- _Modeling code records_
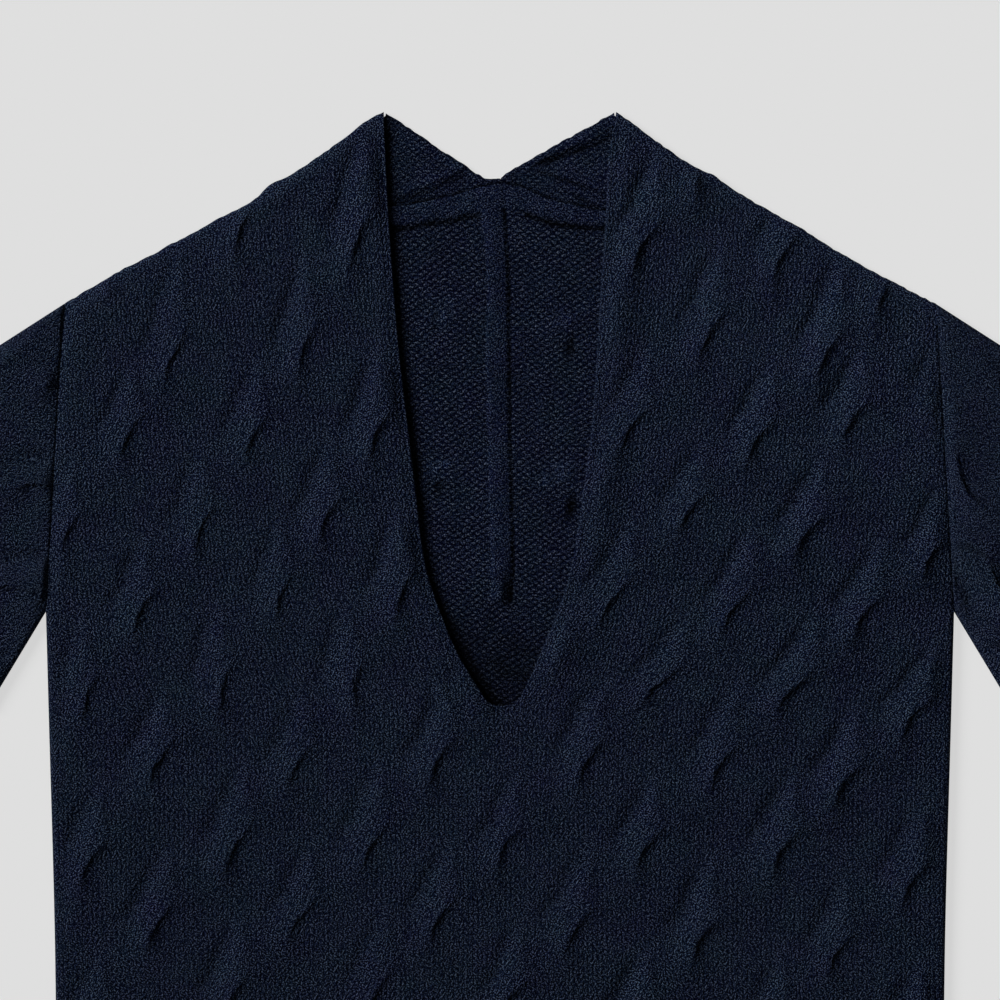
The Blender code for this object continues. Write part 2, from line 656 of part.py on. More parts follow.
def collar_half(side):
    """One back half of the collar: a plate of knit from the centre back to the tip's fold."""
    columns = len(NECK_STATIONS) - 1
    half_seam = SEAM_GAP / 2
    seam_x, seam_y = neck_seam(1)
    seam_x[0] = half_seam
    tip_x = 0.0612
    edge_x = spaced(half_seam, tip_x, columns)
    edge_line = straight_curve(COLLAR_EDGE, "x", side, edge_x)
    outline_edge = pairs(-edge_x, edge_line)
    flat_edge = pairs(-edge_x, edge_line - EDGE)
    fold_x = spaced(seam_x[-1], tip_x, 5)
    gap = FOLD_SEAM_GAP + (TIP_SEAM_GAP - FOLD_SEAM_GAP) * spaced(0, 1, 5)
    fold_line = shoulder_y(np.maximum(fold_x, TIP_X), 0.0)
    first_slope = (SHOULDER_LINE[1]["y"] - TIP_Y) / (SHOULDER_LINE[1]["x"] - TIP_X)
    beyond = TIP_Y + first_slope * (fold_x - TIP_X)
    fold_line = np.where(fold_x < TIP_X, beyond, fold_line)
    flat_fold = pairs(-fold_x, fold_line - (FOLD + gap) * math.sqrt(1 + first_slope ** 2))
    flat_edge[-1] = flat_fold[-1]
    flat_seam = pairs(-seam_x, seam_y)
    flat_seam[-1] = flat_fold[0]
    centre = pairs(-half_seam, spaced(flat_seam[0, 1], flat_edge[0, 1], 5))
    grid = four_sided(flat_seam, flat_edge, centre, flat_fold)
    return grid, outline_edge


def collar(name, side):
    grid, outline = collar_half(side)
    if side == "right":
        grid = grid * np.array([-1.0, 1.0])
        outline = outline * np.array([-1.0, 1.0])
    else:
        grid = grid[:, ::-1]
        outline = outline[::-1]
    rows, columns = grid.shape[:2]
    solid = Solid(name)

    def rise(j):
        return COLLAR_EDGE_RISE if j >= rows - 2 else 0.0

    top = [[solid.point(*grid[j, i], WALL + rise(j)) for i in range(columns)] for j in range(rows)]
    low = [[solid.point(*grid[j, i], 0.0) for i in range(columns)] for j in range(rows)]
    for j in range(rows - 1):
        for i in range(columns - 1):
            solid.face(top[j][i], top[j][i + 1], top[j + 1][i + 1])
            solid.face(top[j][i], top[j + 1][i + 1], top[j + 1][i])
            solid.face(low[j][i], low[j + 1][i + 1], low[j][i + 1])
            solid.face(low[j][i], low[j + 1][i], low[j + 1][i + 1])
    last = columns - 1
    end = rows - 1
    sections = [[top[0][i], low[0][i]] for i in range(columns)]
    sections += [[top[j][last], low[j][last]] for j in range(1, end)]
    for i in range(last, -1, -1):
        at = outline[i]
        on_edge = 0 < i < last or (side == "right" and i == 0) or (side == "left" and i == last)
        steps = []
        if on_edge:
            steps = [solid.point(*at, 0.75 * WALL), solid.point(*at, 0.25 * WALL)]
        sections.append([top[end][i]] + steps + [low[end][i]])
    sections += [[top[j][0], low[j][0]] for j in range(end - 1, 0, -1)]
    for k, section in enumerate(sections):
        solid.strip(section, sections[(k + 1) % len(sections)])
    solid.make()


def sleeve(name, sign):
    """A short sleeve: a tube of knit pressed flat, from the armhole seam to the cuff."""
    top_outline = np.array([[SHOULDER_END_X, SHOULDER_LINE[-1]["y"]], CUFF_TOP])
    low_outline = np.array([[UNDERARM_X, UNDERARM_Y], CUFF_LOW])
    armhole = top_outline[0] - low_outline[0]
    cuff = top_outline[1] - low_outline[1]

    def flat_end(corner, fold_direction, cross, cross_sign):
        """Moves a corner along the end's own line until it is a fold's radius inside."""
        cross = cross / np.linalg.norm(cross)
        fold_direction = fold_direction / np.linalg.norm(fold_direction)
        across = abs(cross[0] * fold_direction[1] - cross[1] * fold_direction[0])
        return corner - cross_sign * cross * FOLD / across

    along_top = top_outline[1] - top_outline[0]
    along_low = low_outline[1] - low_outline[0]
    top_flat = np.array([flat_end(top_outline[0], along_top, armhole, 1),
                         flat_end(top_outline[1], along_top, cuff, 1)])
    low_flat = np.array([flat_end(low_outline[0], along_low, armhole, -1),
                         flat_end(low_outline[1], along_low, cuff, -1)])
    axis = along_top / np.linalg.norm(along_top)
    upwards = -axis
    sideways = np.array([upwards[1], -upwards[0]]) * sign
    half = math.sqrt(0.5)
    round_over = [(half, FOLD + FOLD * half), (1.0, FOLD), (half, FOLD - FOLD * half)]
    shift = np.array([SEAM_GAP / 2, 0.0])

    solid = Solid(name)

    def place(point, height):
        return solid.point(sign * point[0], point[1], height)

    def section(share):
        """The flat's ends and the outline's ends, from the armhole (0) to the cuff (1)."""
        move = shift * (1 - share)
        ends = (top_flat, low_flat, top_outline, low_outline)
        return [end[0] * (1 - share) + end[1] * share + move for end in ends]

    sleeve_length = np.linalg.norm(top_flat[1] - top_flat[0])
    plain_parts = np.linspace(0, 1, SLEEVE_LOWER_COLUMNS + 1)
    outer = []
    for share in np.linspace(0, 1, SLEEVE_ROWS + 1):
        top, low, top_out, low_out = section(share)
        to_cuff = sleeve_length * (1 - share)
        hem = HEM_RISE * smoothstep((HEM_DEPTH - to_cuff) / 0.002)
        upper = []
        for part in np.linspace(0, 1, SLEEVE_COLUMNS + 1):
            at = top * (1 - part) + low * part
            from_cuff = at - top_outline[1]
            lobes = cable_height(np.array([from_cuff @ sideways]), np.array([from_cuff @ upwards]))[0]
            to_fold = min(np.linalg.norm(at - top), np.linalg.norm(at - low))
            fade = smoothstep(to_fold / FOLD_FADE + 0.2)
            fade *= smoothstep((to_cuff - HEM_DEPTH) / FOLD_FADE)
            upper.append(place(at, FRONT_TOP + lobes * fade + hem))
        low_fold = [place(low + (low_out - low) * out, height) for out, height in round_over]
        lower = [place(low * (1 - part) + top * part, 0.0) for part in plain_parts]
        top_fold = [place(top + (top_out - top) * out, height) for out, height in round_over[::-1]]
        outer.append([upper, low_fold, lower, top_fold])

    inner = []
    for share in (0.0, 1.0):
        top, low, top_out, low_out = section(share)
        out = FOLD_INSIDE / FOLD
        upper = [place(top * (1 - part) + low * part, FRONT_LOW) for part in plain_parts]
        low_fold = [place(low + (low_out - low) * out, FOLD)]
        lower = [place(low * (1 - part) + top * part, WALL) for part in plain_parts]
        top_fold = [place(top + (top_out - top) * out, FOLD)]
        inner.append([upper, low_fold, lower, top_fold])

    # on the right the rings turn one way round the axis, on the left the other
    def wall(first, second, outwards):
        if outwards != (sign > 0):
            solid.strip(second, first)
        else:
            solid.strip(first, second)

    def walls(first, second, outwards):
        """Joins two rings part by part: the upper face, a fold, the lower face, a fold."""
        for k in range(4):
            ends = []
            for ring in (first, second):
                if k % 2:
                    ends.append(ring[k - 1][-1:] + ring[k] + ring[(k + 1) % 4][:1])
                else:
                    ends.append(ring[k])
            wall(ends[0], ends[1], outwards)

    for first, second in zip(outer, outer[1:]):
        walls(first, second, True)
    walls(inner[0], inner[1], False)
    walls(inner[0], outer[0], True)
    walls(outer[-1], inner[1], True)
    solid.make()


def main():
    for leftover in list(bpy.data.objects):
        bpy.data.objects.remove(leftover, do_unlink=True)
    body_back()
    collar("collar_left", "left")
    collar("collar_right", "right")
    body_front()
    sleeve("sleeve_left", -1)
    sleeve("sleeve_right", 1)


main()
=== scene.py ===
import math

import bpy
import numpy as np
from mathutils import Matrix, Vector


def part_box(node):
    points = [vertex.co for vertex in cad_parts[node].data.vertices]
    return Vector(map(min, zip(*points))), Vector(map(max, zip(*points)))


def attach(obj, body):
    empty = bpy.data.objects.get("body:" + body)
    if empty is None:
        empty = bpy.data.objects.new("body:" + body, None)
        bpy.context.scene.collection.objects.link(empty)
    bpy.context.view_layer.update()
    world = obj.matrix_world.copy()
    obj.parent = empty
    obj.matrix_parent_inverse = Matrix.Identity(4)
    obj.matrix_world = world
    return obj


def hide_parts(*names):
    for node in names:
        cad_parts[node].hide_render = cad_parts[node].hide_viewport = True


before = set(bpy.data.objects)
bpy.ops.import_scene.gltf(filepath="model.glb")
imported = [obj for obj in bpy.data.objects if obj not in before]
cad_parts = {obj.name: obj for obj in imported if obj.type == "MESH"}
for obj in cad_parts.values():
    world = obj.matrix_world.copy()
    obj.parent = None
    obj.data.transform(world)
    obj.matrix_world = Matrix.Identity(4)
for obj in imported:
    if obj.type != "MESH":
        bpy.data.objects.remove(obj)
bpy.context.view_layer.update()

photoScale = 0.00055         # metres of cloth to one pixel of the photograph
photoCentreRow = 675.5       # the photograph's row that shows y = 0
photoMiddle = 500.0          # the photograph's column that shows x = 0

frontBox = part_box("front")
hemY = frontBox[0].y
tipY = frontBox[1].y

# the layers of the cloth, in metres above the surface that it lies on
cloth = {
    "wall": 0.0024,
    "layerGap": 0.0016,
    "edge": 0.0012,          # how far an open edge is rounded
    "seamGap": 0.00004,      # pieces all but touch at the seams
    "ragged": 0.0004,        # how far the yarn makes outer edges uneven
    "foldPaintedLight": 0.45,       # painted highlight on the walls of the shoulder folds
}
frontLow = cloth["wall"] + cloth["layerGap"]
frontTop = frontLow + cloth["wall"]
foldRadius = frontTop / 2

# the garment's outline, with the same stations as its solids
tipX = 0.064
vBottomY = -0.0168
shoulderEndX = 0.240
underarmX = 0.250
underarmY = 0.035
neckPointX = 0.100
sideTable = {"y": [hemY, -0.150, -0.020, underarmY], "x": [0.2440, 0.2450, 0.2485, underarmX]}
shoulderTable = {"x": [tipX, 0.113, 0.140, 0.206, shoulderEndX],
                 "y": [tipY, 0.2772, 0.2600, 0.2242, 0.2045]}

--

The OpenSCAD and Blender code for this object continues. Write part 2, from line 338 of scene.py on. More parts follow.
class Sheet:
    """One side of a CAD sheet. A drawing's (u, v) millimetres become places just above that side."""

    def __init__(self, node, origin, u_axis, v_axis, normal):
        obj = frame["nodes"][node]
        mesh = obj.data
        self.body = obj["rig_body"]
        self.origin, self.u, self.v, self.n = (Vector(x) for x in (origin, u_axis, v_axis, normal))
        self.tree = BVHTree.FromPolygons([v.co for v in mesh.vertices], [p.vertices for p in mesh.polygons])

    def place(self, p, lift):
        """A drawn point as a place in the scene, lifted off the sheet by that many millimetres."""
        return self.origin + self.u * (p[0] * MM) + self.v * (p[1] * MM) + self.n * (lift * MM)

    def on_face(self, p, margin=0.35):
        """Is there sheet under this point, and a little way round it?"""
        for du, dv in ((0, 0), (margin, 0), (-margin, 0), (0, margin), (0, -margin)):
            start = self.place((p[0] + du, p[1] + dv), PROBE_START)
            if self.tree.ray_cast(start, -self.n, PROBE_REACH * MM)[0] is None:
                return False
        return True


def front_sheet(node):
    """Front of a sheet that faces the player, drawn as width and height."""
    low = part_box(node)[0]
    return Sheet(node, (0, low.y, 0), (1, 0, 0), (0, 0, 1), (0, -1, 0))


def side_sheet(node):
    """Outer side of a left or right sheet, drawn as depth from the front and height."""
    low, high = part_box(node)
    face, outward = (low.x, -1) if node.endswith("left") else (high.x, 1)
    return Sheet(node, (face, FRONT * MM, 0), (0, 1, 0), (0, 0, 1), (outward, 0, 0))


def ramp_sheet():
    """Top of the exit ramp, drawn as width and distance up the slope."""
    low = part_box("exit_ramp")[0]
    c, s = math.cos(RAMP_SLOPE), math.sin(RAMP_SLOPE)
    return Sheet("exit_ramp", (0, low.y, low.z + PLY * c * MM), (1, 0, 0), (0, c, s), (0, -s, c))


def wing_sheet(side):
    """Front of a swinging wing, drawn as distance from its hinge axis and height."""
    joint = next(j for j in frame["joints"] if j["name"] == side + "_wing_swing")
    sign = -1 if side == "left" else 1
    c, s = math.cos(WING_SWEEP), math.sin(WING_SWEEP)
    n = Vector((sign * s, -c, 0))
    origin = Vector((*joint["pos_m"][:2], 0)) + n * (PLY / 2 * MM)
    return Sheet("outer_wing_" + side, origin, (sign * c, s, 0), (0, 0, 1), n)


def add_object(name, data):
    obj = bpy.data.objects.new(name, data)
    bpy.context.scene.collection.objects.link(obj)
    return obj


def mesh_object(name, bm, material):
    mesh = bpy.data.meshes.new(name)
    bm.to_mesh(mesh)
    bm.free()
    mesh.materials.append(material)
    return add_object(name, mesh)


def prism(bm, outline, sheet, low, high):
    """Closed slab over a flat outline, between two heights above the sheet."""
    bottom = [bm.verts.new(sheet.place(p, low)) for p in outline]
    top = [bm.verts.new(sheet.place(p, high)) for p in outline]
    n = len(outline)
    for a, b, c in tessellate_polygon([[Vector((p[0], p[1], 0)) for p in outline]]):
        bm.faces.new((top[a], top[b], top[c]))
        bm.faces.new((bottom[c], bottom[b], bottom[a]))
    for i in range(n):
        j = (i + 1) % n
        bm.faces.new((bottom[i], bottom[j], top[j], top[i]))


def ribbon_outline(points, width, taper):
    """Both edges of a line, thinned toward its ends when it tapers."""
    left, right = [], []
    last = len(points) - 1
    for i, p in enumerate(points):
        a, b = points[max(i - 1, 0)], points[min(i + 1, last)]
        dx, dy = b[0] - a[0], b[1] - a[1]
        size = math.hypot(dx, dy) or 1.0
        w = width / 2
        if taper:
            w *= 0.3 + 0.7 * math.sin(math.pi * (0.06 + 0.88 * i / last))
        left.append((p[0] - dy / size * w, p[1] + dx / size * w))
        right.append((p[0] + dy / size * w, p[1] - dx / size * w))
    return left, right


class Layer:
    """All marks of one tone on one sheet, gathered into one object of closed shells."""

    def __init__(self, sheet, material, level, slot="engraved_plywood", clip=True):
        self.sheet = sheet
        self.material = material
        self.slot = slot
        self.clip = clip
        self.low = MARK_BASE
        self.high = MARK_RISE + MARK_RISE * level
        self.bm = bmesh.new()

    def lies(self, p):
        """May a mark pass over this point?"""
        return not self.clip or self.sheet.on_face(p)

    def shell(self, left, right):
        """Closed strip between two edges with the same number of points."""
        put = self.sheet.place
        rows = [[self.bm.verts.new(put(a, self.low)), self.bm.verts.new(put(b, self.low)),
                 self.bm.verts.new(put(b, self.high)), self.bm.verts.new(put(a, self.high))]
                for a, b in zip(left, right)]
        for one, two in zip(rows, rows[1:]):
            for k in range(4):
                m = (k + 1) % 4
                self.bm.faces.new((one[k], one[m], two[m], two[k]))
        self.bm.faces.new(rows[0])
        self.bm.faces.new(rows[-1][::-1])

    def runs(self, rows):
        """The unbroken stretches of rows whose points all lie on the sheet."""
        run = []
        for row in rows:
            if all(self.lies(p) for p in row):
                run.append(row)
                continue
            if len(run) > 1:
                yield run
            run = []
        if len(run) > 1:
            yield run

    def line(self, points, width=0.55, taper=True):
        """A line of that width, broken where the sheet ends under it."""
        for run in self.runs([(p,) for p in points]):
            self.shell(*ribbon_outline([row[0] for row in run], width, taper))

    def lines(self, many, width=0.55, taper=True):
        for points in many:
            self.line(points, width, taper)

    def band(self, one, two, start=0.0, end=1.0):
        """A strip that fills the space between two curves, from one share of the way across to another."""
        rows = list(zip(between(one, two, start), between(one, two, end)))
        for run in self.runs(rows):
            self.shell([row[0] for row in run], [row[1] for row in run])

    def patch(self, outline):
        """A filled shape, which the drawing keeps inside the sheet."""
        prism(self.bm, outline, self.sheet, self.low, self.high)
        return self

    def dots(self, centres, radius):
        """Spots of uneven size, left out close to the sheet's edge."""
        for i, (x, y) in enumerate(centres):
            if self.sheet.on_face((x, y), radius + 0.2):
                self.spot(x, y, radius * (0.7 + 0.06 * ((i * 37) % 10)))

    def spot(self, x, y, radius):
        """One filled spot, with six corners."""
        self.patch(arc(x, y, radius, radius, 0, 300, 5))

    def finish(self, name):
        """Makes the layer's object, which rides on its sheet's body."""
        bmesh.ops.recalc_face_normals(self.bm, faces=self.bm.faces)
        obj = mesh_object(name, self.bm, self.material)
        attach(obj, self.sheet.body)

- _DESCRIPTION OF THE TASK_
Copy out all lines where the word "empty" appears.

- _RESULT OF THE TASK_
    empty = bpy.data.objects.get("body:" + body)
    if empty is None:
        empty = bpy.data.objects.new("body:" + body, None)
        bpy.context.scene.collection.objects.link(empty)
    obj.parent = empty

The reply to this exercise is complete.